With this gift of intimacy with God through persistent prayer, God sometimes gives us the spiritual hug we need when we’re lonely or rejected; or the state of joy by simply being alive; or the courage required to face a situation at home, in my marriage, on the job, facing illness, or in school, whether we are able-bodied or are feeling the effects of having run the race for a long time. Persistence and humility allow us to grow to realize that our true wealth is not seen in terms of what we do not have, rather, it is in what we have already been given. It is not in the prayers He answered only, but in those prayers that “seem” to have passed God by – that bring us back with full hearts to again “lift up our eyes to the mountains, whence cometh our salvation.” (Psalm 121) As the Prophet Isaiah wrote: “For my thoughts are not your thoughts nor are you ways my ways, (Isaiah 55:8) God answers us in a variety of ways, by a number of means, often unexpectedly – revealing Himself as the God of true surprises.

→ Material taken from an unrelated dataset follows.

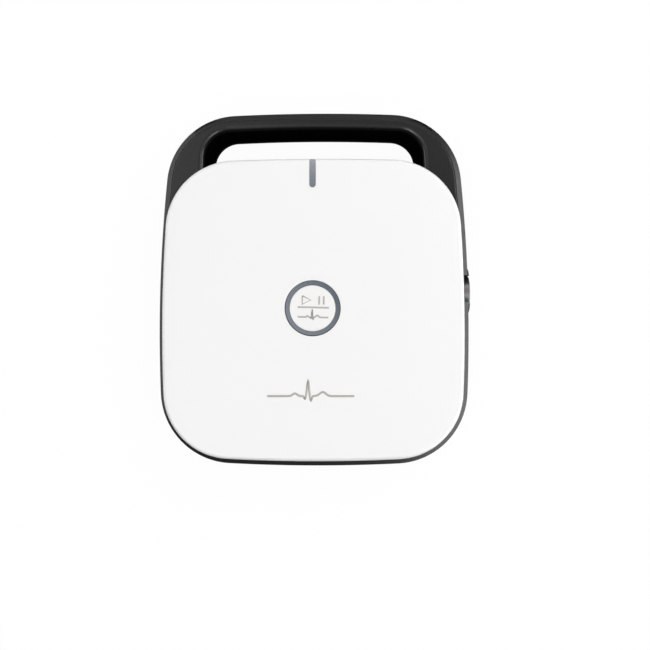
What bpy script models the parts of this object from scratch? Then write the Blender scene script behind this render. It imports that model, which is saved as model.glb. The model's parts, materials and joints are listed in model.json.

The Syro-Phoenician woman faced a choice. She kept after Christ. She ignored the disciples’ attempt to dismiss and get rid of her. She had no guarantee that her efforts would produce the desired end – but it didn’t matter — she had the heart of a mother. There was a little girl at home whose very survival was linked to the ability that mother had to seek out the Christ and beg for his healing, and thereby give herself over to Him in pure faith. Her persistence and humility became her act of faith in the Son of God and Lord of history. The compassionate Lord was moved in love to embrace her with the words: “O woman! Great is Thy faith! Be it done for you as you desire. Her daughter was healed at that very moment.” (Matthew 1528) Heart spoke unto heart and love saw the face of love. That same Lord stands ready today, in the now of your life, to hear your cries. Don’t give up – ever. Endure the waiting — always. He will respond to you in His good measure – the “barking dog” is never silent.